**Goal of the exercise:** Write out all of the entries exactly as given.

**The data:**
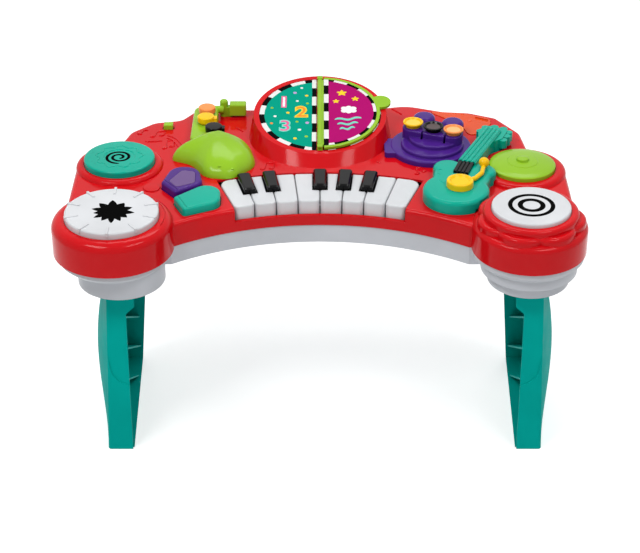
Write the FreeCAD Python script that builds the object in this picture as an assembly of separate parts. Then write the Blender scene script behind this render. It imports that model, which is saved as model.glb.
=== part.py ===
# A toddler's musical activity table. A red moulded top with a crescent plan
# carries eight white and five black piano keys, four drum pads, a horn, a drum
# kit, a guitar and a round picture book. A pale lower housing closes it from
# below and holds the batteries and the speaker, and two hollow leg panels plug
# into sockets under the front drums.
# Frame: +Z up, the child sits at -Y, origin on the floor at the middle of the
# table's outline. Millimetres.

import FreeCAD, Part

import math
import os

V = FreeCAD.Vector

# Heights
LEG_HEIGHT = 212.0
SOCKET_DROP = 16.0
BASE_HEIGHT = 22.0
TOP_HEIGHT = 28.0
SOCKET_Z = LEG_HEIGHT
BASE_Z = SOCKET_Z + SOCKET_DROP
PARTING_Z = BASE_Z + BASE_HEIGHT
DECK_Z = PARTING_Z + TOP_HEIGHT

# Walls and fits
WALL = 3.0
BASE_WALL = 2.5
MOVING_GAP = 0.6
SEAT_GAP = 0.3
SHAFT_GAP = 0.08
EDGE_ROUND = 5.0

# Plan of the table
FRONT_DRUM_X = 225.0
FRONT_DRUM_Y = -117.0
FRONT_HOUSING_R = 66.0
TOM_HOUSING_R = 63.0
REAR_DRUM_L = (-230.0, 22.0)
REAR_DRUM_R = (231.0, 10.0)
REAR_HOUSING_R = 50.0
FLANK_OUT = 55.0
FAN_Y = -357.0
BAY_R = 290.0
BASE_INSET = 1.0
BASE_DRUM_INSET = 5.0

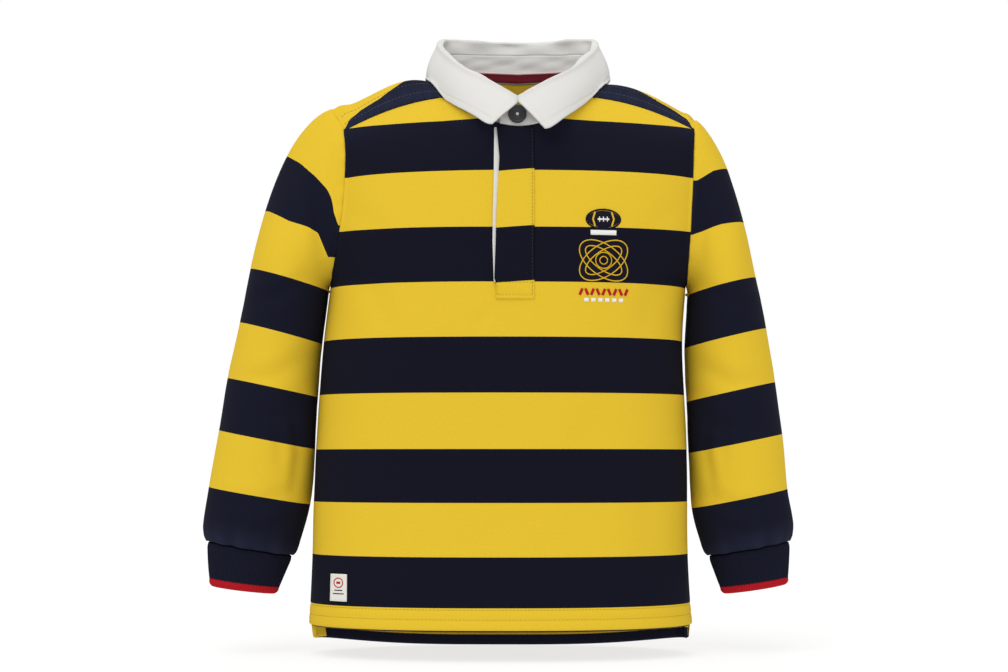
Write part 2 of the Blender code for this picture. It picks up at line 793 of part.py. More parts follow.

**Reply to the exercise:**
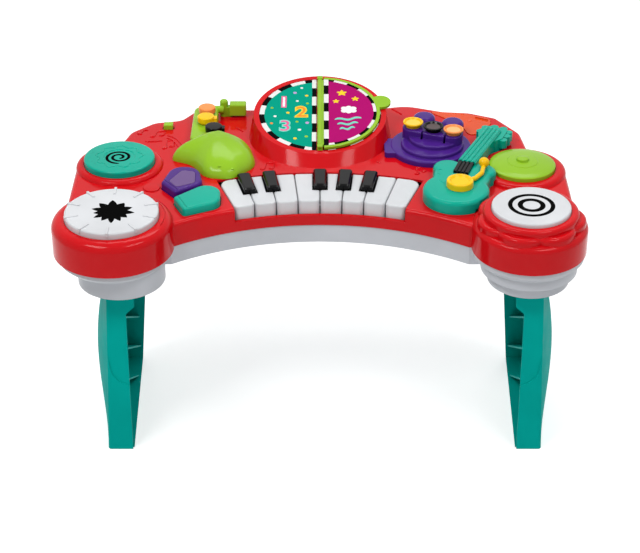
Write the FreeCAD Python script that builds the object in this picture as an assembly of separate parts. Then write the Blender scene script behind this render. It imports that model, which is saved as model.glb.
=== part.py ===
# A toddler's musical activity table. A red moulded top with a crescent plan
# carries eight white and five black piano keys, four drum pads, a horn, a drum
# kit, a guitar and a round picture book. A pale lower housing closes it from
# below and holds the batteries and the speaker, and two hollow leg panels plug
# into sockets under the front drums.
# Frame: +Z up, the child sits at -Y, origin on the floor at the middle of the
# table's outline. Millimetres.

import FreeCAD, Part

import math
import os

V = FreeCAD.Vector

# Heights
LEG_HEIGHT = 212.0
SOCKET_DROP = 16.0
BASE_HEIGHT = 22.0
TOP_HEIGHT = 28.0
SOCKET_Z = LEG_HEIGHT
BASE_Z = SOCKET_Z + SOCKET_DROP
PARTING_Z = BASE_Z + BASE_HEIGHT
DECK_Z = PARTING_Z + TOP_HEIGHT

# Walls and fits
WALL = 3.0
BASE_WALL = 2.5
MOVING_GAP = 0.6
SEAT_GAP = 0.3
SHAFT_GAP = 0.08
EDGE_ROUND = 5.0

# Plan of the table
FRONT_DRUM_X = 225.0
FRONT_DRUM_Y = -117.0
FRONT_HOUSING_R = 66.0
TOM_HOUSING_R = 63.0
REAR_DRUM_L = (-230.0, 22.0)
REAR_DRUM_R = (231.0, 10.0)
REAR_HOUSING_R = 50.0
FLANK_OUT = 55.0
FAN_Y = -357.0
BAY_R = 290.0
BASE_INSET = 1.0
BASE_DRUM_INSET = 5.0

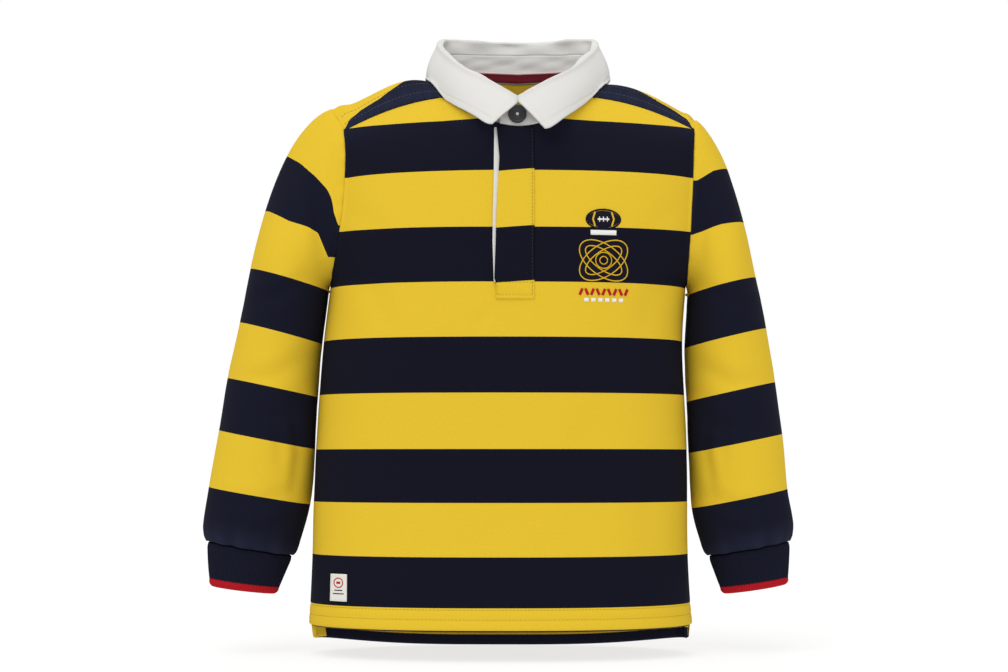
Write part 2 of the Blender code for this picture. It picks up at line 793 of part.py. More parts follow.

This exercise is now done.